▼

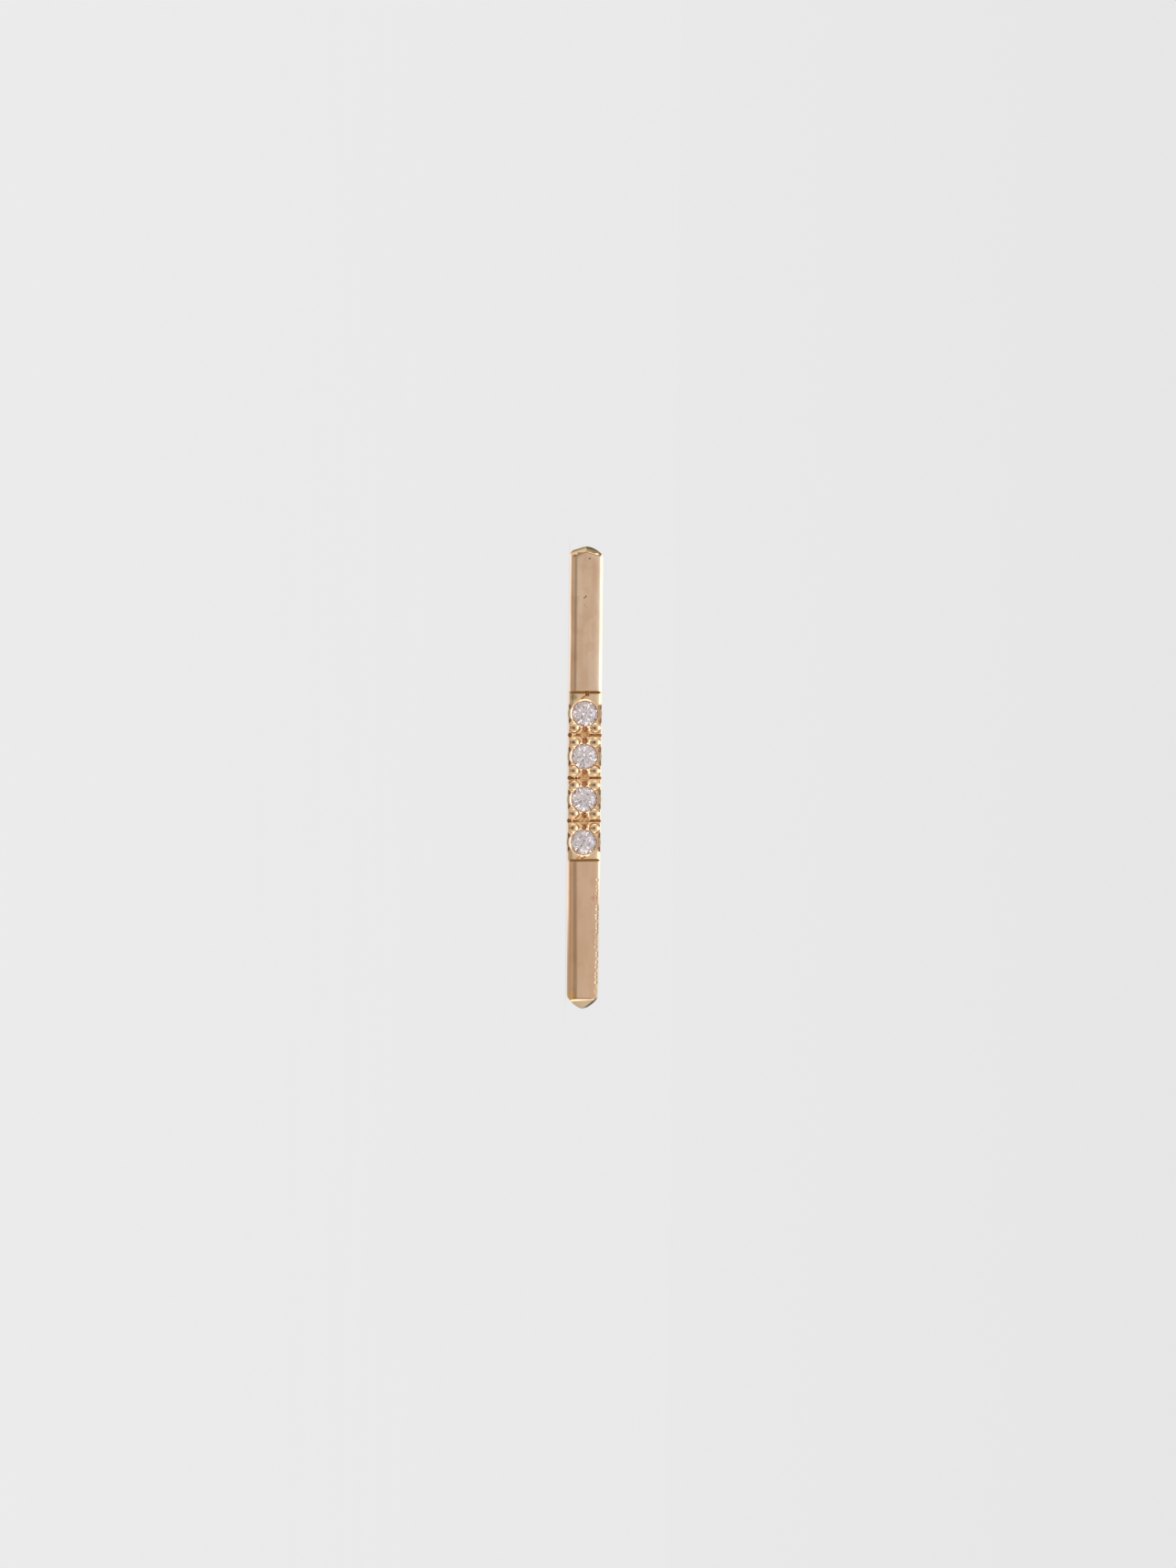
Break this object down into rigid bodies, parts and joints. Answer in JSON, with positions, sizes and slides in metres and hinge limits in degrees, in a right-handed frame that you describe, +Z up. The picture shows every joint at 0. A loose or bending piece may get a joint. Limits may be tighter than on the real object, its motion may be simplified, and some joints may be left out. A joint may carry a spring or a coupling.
{
  "type": "bar stud earring",
  "caption": "Slim polished gold bar stud earring with round brilliant stones set in a row in its middle and a plain ear post behind its upper end.",
  "frame": {"origin": "centre of the ear post's foot, in the plane of the bar's back", "axes": "+X along the bar, from the end near the post to the far end; +Y along the post, away from the bar, so the bar's face looks along -Y; +Z up as the earring lies on its side"},
  "size_m": [0.015, 0.0112, 0.0012],
  "materials": {
    "gold": "polished",
    "diamond": "polished"
  },
  "bodies": {
    "root": {"bar": "gold", "stone_1": "diamond", "stone_2": "diamond", "stone_3": "diamond", "stone_4": "diamond"}
  },
  "joints": []
}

▲

Write out the whole listing exactly.

▸ CORRECT ANSWER:
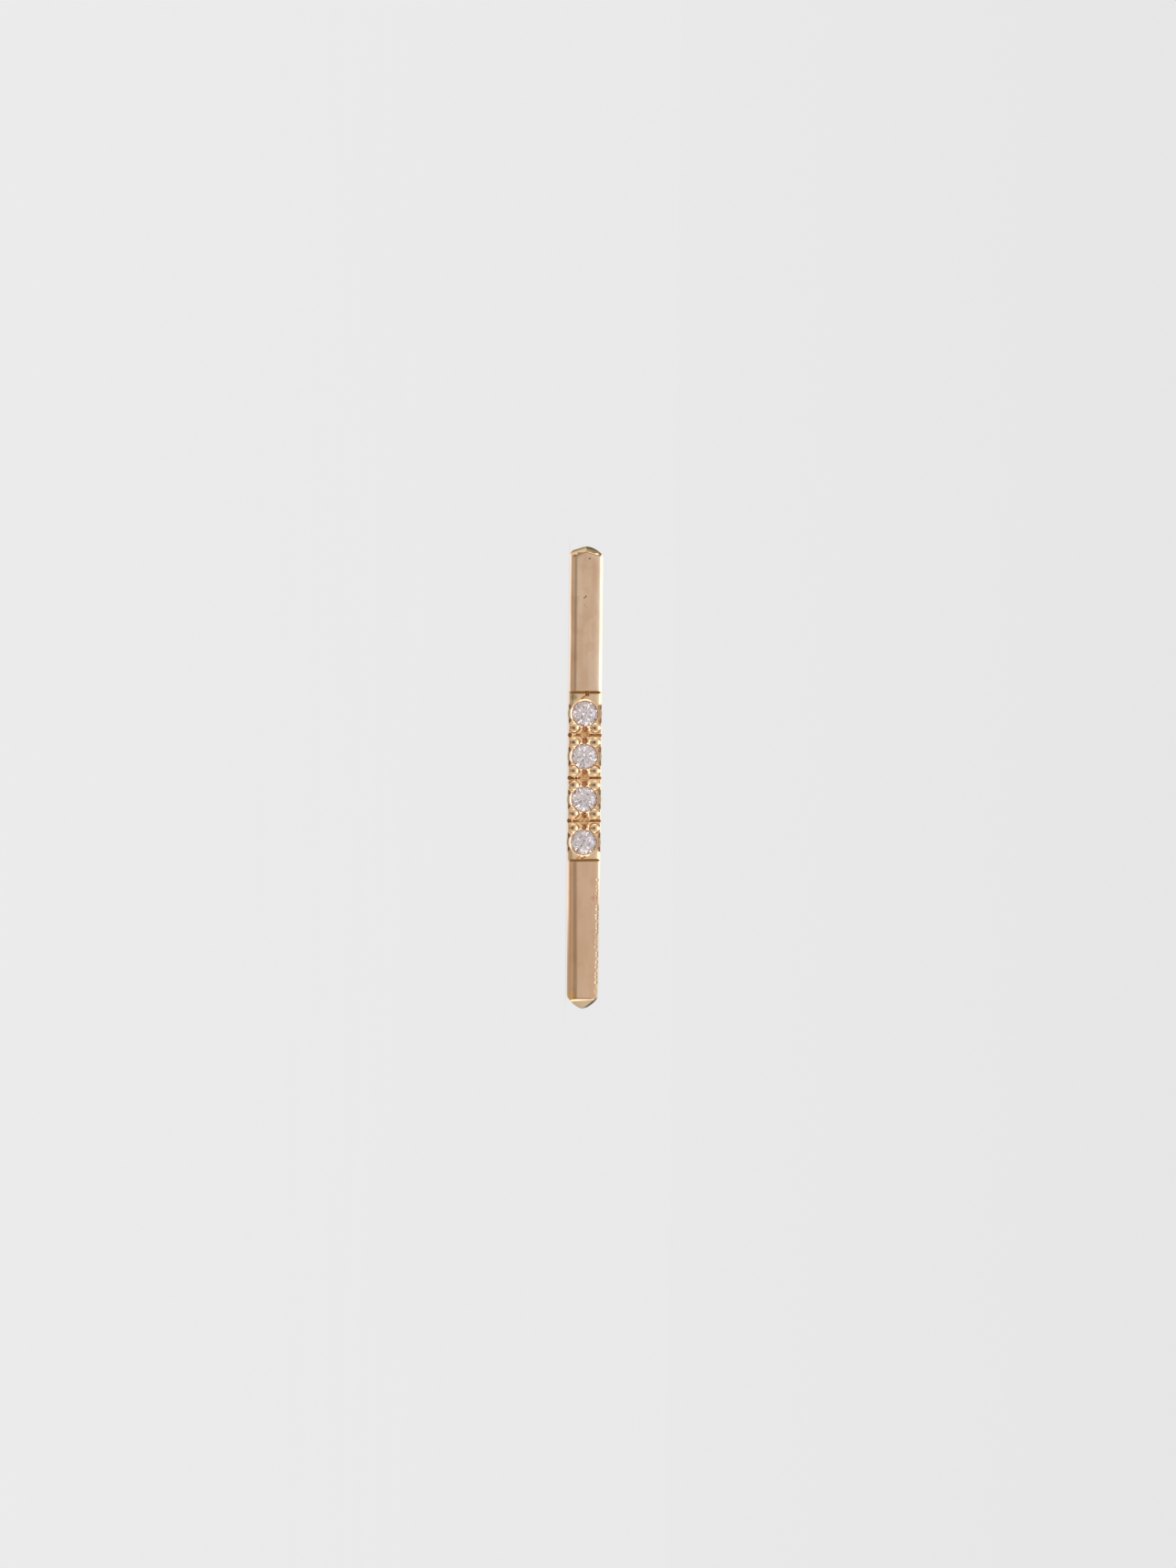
Break this object down into rigid bodies, parts and joints. Answer in JSON, with positions, sizes and slides in metres and hinge limits in degrees, in a right-handed frame that you describe, +Z up. The picture shows every joint at 0. A loose or bending piece may get a joint. Limits may be tighter than on the real object, its motion may be simplified, and some joints may be left out. A joint may carry a spring or a coupling.
{
  "type": "bar stud earring",
  "caption": "Slim polished gold bar stud earring with round brilliant stones set in a row in its middle and a plain ear post behind its upper end.",
  "frame": {"origin": "centre of the ear post's foot, in the plane of the bar's back", "axes": "+X along the bar, from the end near the post to the far end; +Y along the post, away from the bar, so the bar's face looks along -Y; +Z up as the earring lies on its side"},
  "size_m": [0.015, 0.0112, 0.0012],
  "materials": {
    "gold": "polished",
    "diamond": "polished"
  },
  "bodies": {
    "root": {"bar": "gold", "stone_1": "diamond", "stone_2": "diamond", "stone_3": "diamond", "stone_4": "diamond"}
  },
  "joints": []
}